- _RECORDED INFORMATION_:
.....
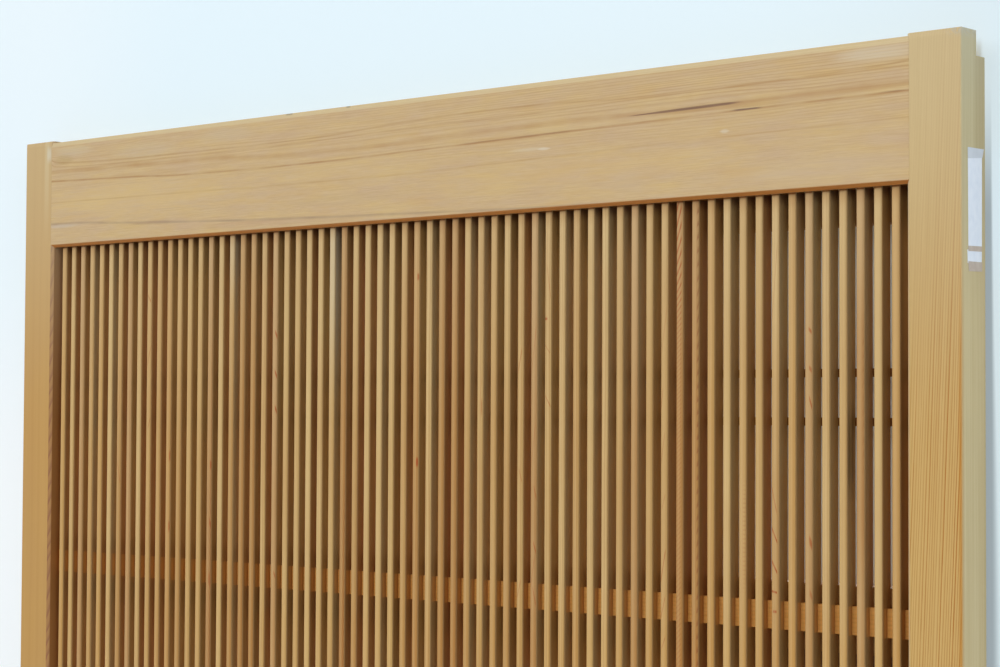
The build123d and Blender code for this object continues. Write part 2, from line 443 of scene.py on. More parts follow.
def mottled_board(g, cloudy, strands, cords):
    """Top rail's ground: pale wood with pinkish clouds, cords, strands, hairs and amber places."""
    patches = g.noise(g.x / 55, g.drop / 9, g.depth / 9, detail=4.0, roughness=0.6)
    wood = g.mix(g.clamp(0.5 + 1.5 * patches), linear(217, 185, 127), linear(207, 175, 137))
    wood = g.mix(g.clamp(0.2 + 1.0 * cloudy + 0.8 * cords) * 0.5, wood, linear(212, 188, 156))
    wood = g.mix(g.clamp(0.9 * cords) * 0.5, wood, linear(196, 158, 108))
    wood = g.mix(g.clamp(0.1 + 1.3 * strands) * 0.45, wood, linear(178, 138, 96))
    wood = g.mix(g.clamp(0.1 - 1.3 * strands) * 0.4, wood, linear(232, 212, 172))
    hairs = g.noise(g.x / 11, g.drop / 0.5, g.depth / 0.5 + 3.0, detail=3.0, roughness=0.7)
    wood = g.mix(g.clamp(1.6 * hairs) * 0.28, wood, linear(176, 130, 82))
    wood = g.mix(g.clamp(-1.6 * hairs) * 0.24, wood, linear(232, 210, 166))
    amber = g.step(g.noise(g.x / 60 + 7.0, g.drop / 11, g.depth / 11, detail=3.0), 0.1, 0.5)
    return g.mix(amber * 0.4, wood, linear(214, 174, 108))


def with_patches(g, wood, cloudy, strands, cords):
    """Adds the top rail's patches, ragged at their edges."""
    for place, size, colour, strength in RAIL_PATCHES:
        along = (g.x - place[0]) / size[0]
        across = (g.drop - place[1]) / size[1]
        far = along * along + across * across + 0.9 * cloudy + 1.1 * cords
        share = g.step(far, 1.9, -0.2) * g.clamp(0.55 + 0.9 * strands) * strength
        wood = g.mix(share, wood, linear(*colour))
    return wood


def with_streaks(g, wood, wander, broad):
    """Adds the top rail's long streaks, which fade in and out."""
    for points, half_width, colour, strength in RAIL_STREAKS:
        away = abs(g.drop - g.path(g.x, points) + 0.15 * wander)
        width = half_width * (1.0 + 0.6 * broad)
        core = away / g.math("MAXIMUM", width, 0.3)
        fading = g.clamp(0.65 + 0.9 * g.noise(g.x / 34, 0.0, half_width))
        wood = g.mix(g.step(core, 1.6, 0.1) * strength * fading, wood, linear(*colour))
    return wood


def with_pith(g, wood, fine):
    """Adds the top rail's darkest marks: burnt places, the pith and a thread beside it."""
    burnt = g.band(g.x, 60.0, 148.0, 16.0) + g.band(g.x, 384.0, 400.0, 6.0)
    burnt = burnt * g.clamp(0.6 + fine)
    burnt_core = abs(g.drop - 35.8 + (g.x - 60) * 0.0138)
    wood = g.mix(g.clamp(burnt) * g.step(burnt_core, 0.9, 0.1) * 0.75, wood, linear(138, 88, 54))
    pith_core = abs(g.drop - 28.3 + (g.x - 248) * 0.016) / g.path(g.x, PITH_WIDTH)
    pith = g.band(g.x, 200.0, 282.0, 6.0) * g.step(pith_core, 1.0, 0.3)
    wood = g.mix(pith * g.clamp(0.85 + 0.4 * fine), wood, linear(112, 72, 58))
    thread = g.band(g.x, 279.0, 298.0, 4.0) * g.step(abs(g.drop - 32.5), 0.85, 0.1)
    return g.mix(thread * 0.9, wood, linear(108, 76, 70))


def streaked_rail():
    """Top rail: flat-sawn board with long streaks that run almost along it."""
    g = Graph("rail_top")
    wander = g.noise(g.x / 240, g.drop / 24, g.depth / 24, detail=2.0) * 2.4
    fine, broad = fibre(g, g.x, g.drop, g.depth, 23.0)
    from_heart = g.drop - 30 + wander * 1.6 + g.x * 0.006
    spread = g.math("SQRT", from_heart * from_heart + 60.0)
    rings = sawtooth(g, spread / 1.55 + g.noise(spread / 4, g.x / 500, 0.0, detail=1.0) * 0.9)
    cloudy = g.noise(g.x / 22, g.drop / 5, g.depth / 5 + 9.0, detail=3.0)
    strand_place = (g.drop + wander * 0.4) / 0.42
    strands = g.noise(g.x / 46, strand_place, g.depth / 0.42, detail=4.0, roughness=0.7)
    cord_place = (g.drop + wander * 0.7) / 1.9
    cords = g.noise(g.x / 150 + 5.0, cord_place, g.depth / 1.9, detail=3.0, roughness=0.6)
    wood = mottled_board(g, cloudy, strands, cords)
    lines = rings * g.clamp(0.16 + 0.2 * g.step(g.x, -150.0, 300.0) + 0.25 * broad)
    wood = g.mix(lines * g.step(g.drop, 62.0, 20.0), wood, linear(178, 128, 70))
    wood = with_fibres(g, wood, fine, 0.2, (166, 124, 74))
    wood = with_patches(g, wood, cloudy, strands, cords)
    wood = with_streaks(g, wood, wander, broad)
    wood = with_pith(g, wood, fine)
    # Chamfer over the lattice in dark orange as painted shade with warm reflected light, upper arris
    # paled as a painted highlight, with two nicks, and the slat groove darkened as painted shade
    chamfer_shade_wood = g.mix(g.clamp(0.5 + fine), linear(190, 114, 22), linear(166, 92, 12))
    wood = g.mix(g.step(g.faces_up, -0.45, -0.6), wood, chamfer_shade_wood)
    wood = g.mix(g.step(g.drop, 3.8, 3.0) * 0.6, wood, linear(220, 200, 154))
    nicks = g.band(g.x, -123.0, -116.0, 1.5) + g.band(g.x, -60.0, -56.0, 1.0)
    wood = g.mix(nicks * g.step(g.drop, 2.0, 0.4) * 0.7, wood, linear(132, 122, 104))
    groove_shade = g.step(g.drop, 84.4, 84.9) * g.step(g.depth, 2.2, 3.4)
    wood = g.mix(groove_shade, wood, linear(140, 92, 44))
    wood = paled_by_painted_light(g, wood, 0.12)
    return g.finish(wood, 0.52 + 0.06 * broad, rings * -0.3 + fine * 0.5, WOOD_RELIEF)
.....
- _CHALLENGE_:
Copy out each line exactly as written.

- _EXERCISE RESPONSE_:
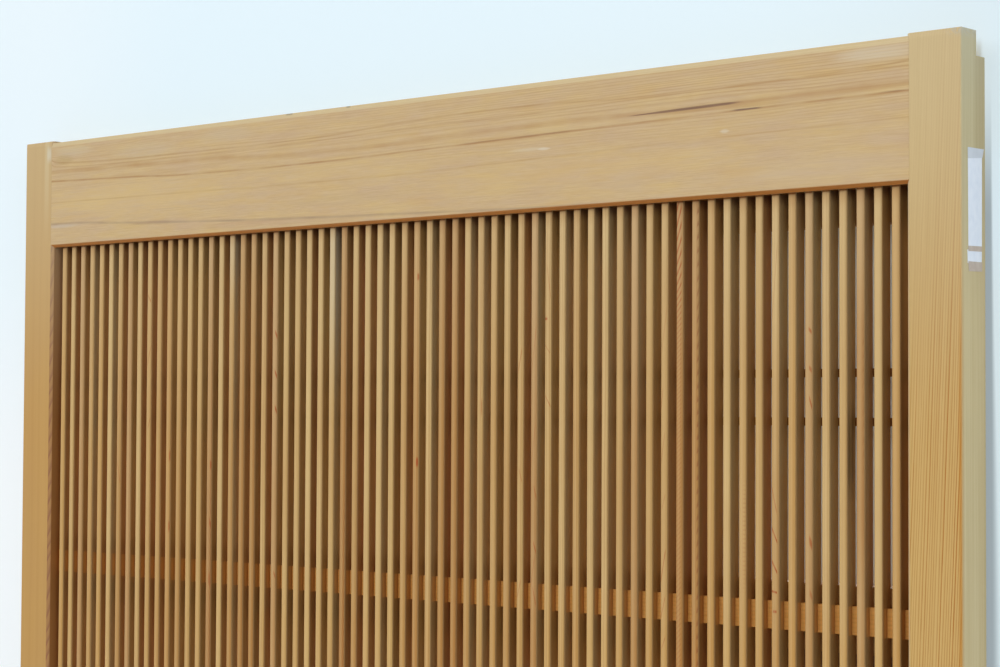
The build123d and Blender code for this object continues. Write part 2, from line 443 of scene.py on. More parts follow.
def mottled_board(g, cloudy, strands, cords):
    """Top rail's ground: pale wood with pinkish clouds, cords, strands, hairs and amber places."""
    patches = g.noise(g.x / 55, g.drop / 9, g.depth / 9, detail=4.0, roughness=0.6)
    wood = g.mix(g.clamp(0.5 + 1.5 * patches), linear(217, 185, 127), linear(207, 175, 137))
    wood = g.mix(g.clamp(0.2 + 1.0 * cloudy + 0.8 * cords) * 0.5, wood, linear(212, 188, 156))
    wood = g.mix(g.clamp(0.9 * cords) * 0.5, wood, linear(196, 158, 108))
    wood = g.mix(g.clamp(0.1 + 1.3 * strands) * 0.45, wood, linear(178, 138, 96))
    wood = g.mix(g.clamp(0.1 - 1.3 * strands) * 0.4, wood, linear(232, 212, 172))
    hairs = g.noise(g.x / 11, g.drop / 0.5, g.depth / 0.5 + 3.0, detail=3.0, roughness=0.7)
    wood = g.mix(g.clamp(1.6 * hairs) * 0.28, wood, linear(176, 130, 82))
    wood = g.mix(g.clamp(-1.6 * hairs) * 0.24, wood, linear(232, 210, 166))
    amber = g.step(g.noise(g.x / 60 + 7.0, g.drop / 11, g.depth / 11, detail=3.0), 0.1, 0.5)
    return g.mix(amber * 0.4, wood, linear(214, 174, 108))


def with_patches(g, wood, cloudy, strands, cords):
    """Adds the top rail's patches, ragged at their edges."""
    for place, size, colour, strength in RAIL_PATCHES:
        along = (g.x - place[0]) / size[0]
        across = (g.drop - place[1]) / size[1]
        far = along * along + across * across + 0.9 * cloudy + 1.1 * cords
        share = g.step(far, 1.9, -0.2) * g.clamp(0.55 + 0.9 * strands) * strength
        wood = g.mix(share, wood, linear(*colour))
    return wood


def with_streaks(g, wood, wander, broad):
    """Adds the top rail's long streaks, which fade in and out."""
    for points, half_width, colour, strength in RAIL_STREAKS:
        away = abs(g.drop - g.path(g.x, points) + 0.15 * wander)
        width = half_width * (1.0 + 0.6 * broad)
        core = away / g.math("MAXIMUM", width, 0.3)
        fading = g.clamp(0.65 + 0.9 * g.noise(g.x / 34, 0.0, half_width))
        wood = g.mix(g.step(core, 1.6, 0.1) * strength * fading, wood, linear(*colour))
    return wood


def with_pith(g, wood, fine):
    """Adds the top rail's darkest marks: burnt places, the pith and a thread beside it."""
    burnt = g.band(g.x, 60.0, 148.0, 16.0) + g.band(g.x, 384.0, 400.0, 6.0)
    burnt = burnt * g.clamp(0.6 + fine)
    burnt_core = abs(g.drop - 35.8 + (g.x - 60) * 0.0138)
    wood = g.mix(g.clamp(burnt) * g.step(burnt_core, 0.9, 0.1) * 0.75, wood, linear(138, 88, 54))
    pith_core = abs(g.drop - 28.3 + (g.x - 248) * 0.016) / g.path(g.x, PITH_WIDTH)
    pith = g.band(g.x, 200.0, 282.0, 6.0) * g.step(pith_core, 1.0, 0.3)
    wood = g.mix(pith * g.clamp(0.85 + 0.4 * fine), wood, linear(112, 72, 58))
    thread = g.band(g.x, 279.0, 298.0, 4.0) * g.step(abs(g.drop - 32.5), 0.85, 0.1)
    return g.mix(thread * 0.9, wood, linear(108, 76, 70))


def streaked_rail():
    """Top rail: flat-sawn board with long streaks that run almost along it."""
    g = Graph("rail_top")
    wander = g.noise(g.x / 240, g.drop / 24, g.depth / 24, detail=2.0) * 2.4
    fine, broad = fibre(g, g.x, g.drop, g.depth, 23.0)
    from_heart = g.drop - 30 + wander * 1.6 + g.x * 0.006
    spread = g.math("SQRT", from_heart * from_heart + 60.0)
    rings = sawtooth(g, spread / 1.55 + g.noise(spread / 4, g.x / 500, 0.0, detail=1.0) * 0.9)
    cloudy = g.noise(g.x / 22, g.drop / 5, g.depth / 5 + 9.0, detail=3.0)
    strand_place = (g.drop + wander * 0.4) / 0.42
    strands = g.noise(g.x / 46, strand_place, g.depth / 0.42, detail=4.0, roughness=0.7)
    cord_place = (g.drop + wander * 0.7) / 1.9
    cords = g.noise(g.x / 150 + 5.0, cord_place, g.depth / 1.9, detail=3.0, roughness=0.6)
    wood = mottled_board(g, cloudy, strands, cords)
    lines = rings * g.clamp(0.16 + 0.2 * g.step(g.x, -150.0, 300.0) + 0.25 * broad)
    wood = g.mix(lines * g.step(g.drop, 62.0, 20.0), wood, linear(178, 128, 70))
    wood = with_fibres(g, wood, fine, 0.2, (166, 124, 74))
    wood = with_patches(g, wood, cloudy, strands, cords)
    wood = with_streaks(g, wood, wander, broad)
    wood = with_pith(g, wood, fine)
    # Chamfer over the lattice in dark orange as painted shade with warm reflected light, upper arris
    # paled as a painted highlight, with two nicks, and the slat groove darkened as painted shade
    chamfer_shade_wood = g.mix(g.clamp(0.5 + fine), linear(190, 114, 22), linear(166, 92, 12))
    wood = g.mix(g.step(g.faces_up, -0.45, -0.6), wood, chamfer_shade_wood)
    wood = g.mix(g.step(g.drop, 3.8, 3.0) * 0.6, wood, linear(220, 200, 154))
    nicks = g.band(g.x, -123.0, -116.0, 1.5) + g.band(g.x, -60.0, -56.0, 1.0)
    wood = g.mix(nicks * g.step(g.drop, 2.0, 0.4) * 0.7, wood, linear(132, 122, 104))
    groove_shade = g.step(g.drop, 84.4, 84.9) * g.step(g.depth, 2.2, 3.4)
    wood = g.mix(groove_shade, wood, linear(140, 92, 44))
    wood = paled_by_painted_light(g, wood, 0.12)
    return g.finish(wood, 0.52 + 0.06 * broad, rings * -0.3 + fine * 0.5, WOOD_RELIEF)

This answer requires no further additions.